Raw data
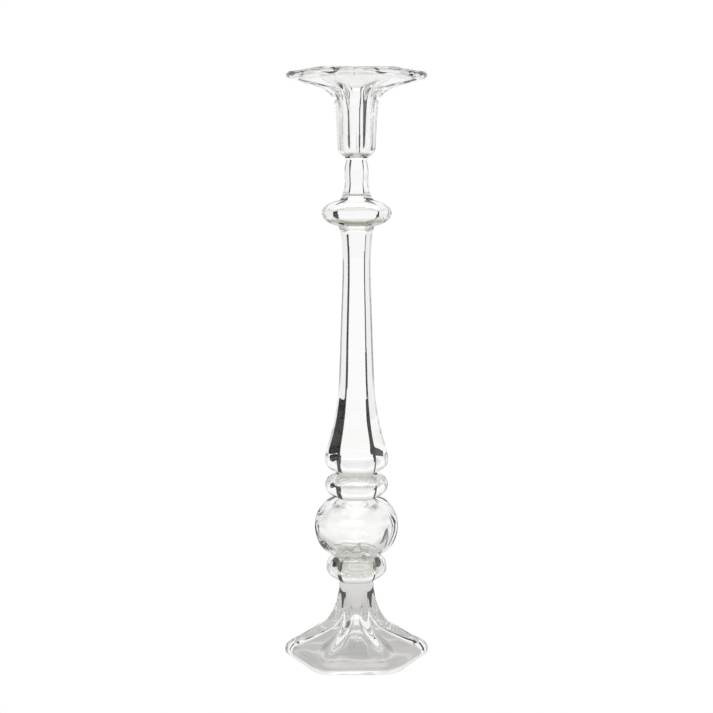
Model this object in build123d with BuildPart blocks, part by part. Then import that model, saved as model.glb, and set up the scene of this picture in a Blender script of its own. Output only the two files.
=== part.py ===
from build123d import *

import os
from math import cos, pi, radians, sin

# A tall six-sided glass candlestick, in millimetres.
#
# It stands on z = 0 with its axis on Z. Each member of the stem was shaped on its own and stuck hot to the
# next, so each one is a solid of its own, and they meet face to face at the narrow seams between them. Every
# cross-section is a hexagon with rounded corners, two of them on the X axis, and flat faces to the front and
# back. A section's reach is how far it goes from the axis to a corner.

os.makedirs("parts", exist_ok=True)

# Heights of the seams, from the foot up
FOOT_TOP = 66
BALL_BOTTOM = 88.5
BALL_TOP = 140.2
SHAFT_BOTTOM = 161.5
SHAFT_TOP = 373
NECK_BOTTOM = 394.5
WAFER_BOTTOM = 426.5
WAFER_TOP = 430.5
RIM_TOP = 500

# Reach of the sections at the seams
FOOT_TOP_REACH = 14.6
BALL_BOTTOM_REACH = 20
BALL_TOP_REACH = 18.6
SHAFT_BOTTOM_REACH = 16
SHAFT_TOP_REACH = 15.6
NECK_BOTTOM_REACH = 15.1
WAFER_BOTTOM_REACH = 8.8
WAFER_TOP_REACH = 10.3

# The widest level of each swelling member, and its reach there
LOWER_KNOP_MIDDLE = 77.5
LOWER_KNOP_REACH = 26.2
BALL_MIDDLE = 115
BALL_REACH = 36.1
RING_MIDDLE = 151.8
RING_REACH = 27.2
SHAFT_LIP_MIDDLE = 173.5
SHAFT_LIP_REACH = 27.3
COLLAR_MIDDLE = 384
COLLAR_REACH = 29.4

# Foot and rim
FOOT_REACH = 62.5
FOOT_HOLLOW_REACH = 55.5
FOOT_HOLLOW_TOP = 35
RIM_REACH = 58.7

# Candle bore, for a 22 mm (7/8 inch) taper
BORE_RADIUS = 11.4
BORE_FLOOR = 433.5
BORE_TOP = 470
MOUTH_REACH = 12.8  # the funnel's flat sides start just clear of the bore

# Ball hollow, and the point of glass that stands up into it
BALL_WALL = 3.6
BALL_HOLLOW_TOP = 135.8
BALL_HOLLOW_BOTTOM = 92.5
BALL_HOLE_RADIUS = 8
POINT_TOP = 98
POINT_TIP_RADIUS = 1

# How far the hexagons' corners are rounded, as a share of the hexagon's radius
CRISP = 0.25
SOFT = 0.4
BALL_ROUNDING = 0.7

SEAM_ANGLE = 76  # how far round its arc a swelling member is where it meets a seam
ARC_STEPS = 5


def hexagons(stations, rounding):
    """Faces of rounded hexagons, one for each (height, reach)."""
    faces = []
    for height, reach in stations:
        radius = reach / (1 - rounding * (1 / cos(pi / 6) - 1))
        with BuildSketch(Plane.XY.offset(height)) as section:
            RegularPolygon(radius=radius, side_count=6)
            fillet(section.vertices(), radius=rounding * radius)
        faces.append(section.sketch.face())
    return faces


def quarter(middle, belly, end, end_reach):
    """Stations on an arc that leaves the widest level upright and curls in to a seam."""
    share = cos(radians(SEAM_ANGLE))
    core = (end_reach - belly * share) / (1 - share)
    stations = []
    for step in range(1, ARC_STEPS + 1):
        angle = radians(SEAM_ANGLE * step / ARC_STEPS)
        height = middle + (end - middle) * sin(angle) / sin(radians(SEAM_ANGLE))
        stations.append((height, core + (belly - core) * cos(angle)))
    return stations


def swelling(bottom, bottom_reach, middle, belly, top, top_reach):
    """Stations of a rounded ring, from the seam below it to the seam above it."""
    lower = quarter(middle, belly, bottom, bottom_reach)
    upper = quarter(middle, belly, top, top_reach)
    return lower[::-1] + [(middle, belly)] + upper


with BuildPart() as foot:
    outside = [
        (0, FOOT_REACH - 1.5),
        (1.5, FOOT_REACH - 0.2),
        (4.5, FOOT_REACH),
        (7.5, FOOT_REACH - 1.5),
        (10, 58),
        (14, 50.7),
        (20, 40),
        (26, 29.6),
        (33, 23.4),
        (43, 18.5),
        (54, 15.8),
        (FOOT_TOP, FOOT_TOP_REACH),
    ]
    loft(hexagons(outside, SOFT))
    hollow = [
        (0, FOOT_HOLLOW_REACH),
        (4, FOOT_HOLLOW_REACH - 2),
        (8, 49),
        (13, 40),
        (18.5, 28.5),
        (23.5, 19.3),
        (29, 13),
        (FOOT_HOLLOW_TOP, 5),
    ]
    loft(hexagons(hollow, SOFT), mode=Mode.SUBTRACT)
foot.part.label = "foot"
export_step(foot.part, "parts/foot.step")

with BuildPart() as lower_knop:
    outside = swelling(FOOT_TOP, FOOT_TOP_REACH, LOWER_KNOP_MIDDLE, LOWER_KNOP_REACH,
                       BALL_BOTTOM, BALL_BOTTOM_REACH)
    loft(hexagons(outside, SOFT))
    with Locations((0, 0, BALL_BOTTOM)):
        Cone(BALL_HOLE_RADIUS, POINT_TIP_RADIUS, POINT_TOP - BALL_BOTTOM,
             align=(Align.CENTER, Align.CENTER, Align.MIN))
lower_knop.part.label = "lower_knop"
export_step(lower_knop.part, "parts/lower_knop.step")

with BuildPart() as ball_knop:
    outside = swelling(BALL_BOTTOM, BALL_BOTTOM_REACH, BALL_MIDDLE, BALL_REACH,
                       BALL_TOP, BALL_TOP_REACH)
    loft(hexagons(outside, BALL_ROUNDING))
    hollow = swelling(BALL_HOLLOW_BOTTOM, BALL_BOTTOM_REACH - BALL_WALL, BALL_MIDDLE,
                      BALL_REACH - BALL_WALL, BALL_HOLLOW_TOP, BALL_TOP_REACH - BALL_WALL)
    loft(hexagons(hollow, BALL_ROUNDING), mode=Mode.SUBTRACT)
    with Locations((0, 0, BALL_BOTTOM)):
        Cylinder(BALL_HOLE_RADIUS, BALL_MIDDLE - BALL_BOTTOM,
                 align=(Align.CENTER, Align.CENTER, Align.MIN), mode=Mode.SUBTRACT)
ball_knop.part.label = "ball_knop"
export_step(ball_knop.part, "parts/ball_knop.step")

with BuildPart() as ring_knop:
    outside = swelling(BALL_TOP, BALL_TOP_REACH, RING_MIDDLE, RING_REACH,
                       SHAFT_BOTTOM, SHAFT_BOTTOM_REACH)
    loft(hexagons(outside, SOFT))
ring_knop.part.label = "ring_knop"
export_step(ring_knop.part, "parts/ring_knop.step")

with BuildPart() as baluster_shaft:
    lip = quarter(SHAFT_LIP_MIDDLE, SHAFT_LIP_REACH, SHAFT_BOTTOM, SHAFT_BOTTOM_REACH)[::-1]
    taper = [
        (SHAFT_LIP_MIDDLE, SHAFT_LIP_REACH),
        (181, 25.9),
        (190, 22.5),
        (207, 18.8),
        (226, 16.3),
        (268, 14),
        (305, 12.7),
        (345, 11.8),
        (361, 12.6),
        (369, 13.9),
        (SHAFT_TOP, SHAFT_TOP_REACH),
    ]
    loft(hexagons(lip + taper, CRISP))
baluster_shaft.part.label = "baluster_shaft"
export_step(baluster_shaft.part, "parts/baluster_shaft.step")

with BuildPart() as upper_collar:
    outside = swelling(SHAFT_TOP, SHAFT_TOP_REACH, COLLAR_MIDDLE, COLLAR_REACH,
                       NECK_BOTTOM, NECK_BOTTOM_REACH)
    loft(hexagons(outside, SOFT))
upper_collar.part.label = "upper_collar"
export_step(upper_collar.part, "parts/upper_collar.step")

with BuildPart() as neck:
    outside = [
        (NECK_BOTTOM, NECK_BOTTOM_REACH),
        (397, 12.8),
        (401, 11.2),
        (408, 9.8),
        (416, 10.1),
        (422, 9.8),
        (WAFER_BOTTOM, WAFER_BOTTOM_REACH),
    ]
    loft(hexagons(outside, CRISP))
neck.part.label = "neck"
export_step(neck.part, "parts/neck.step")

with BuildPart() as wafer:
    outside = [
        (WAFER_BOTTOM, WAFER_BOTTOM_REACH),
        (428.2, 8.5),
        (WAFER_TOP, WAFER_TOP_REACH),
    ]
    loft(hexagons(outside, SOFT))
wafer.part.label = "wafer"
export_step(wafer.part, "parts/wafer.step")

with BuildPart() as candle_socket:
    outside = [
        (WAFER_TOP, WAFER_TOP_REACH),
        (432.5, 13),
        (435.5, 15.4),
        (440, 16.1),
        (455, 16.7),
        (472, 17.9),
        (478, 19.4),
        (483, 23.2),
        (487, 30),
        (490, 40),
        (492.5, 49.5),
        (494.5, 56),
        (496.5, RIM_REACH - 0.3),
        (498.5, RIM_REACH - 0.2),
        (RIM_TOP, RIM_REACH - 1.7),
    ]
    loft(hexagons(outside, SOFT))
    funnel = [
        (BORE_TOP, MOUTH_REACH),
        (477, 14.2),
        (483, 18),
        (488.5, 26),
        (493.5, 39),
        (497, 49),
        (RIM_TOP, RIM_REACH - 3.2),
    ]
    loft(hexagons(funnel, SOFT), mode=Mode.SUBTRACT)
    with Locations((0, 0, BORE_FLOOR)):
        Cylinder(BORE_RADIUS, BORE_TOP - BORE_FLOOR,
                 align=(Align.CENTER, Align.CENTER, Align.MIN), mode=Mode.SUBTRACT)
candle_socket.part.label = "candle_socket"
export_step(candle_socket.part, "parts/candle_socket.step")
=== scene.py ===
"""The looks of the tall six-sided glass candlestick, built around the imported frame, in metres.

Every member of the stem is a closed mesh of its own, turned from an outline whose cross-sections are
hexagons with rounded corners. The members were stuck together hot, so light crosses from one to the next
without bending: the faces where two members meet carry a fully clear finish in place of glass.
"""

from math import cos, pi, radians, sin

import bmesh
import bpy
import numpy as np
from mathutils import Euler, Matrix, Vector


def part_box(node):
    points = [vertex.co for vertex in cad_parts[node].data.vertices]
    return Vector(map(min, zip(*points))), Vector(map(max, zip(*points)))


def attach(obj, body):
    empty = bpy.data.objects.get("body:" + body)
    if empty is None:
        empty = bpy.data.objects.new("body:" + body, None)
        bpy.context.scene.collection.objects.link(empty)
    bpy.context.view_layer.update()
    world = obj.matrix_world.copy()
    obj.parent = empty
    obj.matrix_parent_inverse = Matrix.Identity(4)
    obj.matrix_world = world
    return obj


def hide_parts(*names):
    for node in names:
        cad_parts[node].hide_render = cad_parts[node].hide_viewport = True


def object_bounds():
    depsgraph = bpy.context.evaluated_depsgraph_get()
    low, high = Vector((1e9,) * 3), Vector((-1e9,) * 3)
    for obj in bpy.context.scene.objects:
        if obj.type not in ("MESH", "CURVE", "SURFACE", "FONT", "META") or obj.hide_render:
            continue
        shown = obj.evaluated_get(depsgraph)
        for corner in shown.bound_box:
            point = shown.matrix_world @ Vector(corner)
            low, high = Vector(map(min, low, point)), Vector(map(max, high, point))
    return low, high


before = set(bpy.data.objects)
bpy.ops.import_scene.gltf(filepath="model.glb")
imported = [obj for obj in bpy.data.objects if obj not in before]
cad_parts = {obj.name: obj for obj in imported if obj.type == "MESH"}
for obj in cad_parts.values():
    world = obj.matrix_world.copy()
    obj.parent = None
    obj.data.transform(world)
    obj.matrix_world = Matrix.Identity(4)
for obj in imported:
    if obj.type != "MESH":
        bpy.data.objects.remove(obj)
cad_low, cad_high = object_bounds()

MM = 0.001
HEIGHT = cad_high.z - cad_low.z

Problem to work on
Locate "obj.parent = empty" in the data above. Then repeat, exactly, its line and each line after it through the last, adding nothing.

The result
    obj.parent = empty
    obj.matrix_parent_inverse = Matrix.Identity(4)
    obj.matrix_world = world
    return obj


def hide_parts(*names):
    for node in names:
        cad_parts[node].hide_render = cad_parts[node].hide_viewport = True


def object_bounds():
    depsgraph = bpy.context.evaluated_depsgraph_get()
    low, high = Vector((1e9,) * 3), Vector((-1e9,) * 3)
    for obj in bpy.context.scene.objects:
        if obj.type not in ("MESH", "CURVE", "SURFACE", "FONT", "META") or obj.hide_render:
            continue
        shown = obj.evaluated_get(depsgraph)
        for corner in shown.bound_box:
            point = shown.matrix_world @ Vector(corner)
            low, high = Vector(map(min, low, point)), Vector(map(max, high, point))
    return low, high


before = set(bpy.data.objects)
bpy.ops.import_scene.gltf(filepath="model.glb")
imported = [obj for obj in bpy.data.objects if obj not in before]
cad_parts = {obj.name: obj for obj in imported if obj.type == "MESH"}
for obj in cad_parts.values():
    world = obj.matrix_world.copy()
    obj.parent = None
    obj.data.transform(world)
    obj.matrix_world = Matrix.Identity(4)
for obj in imported:
    if obj.type != "MESH":
        bpy.data.objects.remove(obj)
cad_low, cad_high = object_bounds()

MM = 0.001
HEIGHT = cad_high.z - cad_low.z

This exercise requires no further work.